Canon equals fact. There's nothing dubious about it.
And sorry, but you can say canon treats it as fact, but versus debaters would laugh at anything absurd, safe when used as favourable evidence by those who see it fit for their arguments. Like, "OMG, one single underground low gigaton explosion will destroy all life on Earth!" claimed when surrounded by a legion of extremely bright scientists, including who already did blow a sun up.
That's not a particularly hard problem to solve: She was referring to secondary effects.
Not that I understand why you always seem to want Stargate into this. And naturally, it's just dialogue. She could've misspoken. Simple as that.
Nope. We'd have to pick a handful of low teraton torps for the Cardassian's joyful claim to start making sense
Then this means that this particular episode is evidence for low teraton torpedoes, isn't it? But see, you don't want to acknowledge that. You simply want to dismiss it, saying that it's at the most evidence for megaton-range torpedoes.

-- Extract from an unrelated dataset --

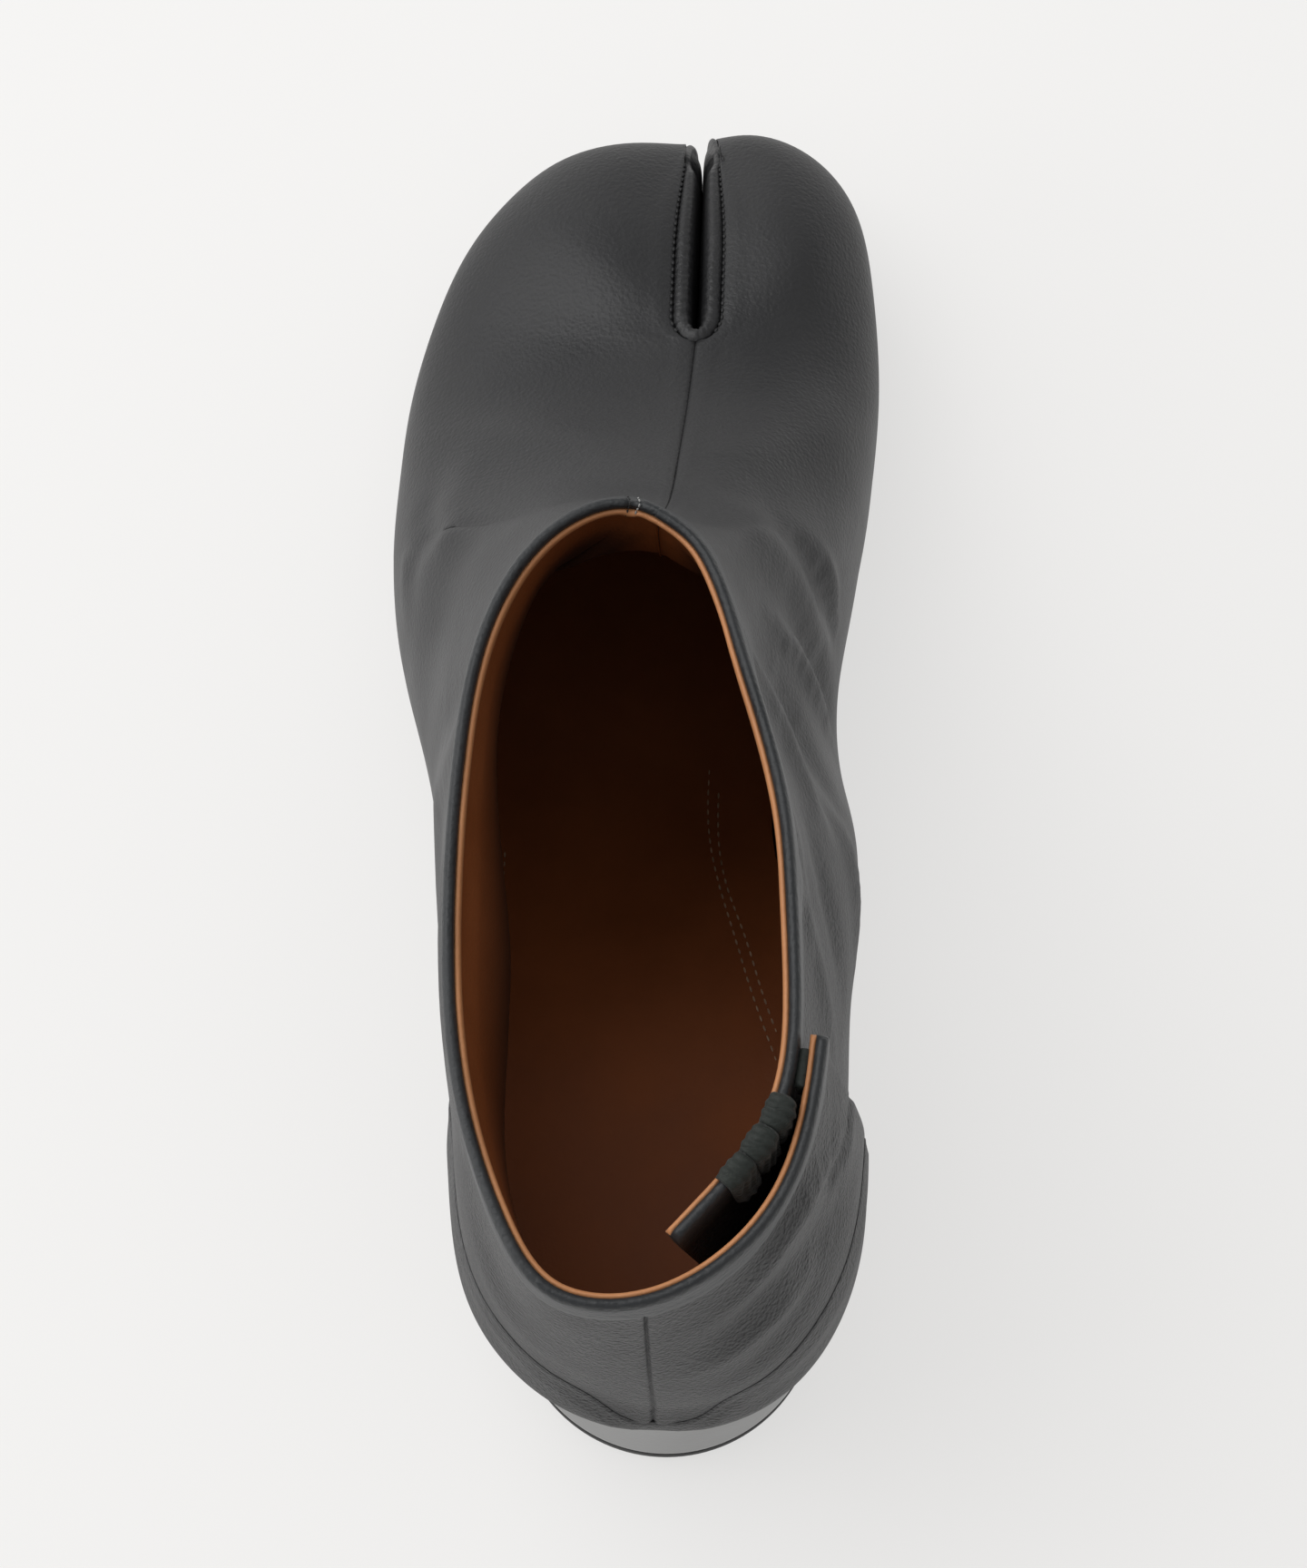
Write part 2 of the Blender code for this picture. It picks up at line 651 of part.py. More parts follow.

How well does this fit with the rest of canon? Who knows.
The beauty of it is that of course, we have room to argue that it's mere hyperbole in the heat of an exchange to convince someone of laying as much waste of a community of special people living on a planet as possible, trying to strike as many kills as possible for the highest achievable Foudner holocaust.
It's possible, of course. But in itself the episode suggests no such thing. So it's an assumption we'll resort to only if this doesn't mesh with the rest of the evidence.
Like I have nothing better to do than go through all of what I, you and plenty of other people have gone through here and at SFJN, just for your amusement.
I never asked you too. I'm asking you to go through the evidence you're analysing 
right now properly.
What? Stop lying for a second. I precisely acknowledged that with the highest and absolutely literal interpretation of it, it makes it a high showing. I just happen not to think it works.
You quite literally tried to say this is a display of at most megaton-scale stuff a while ago.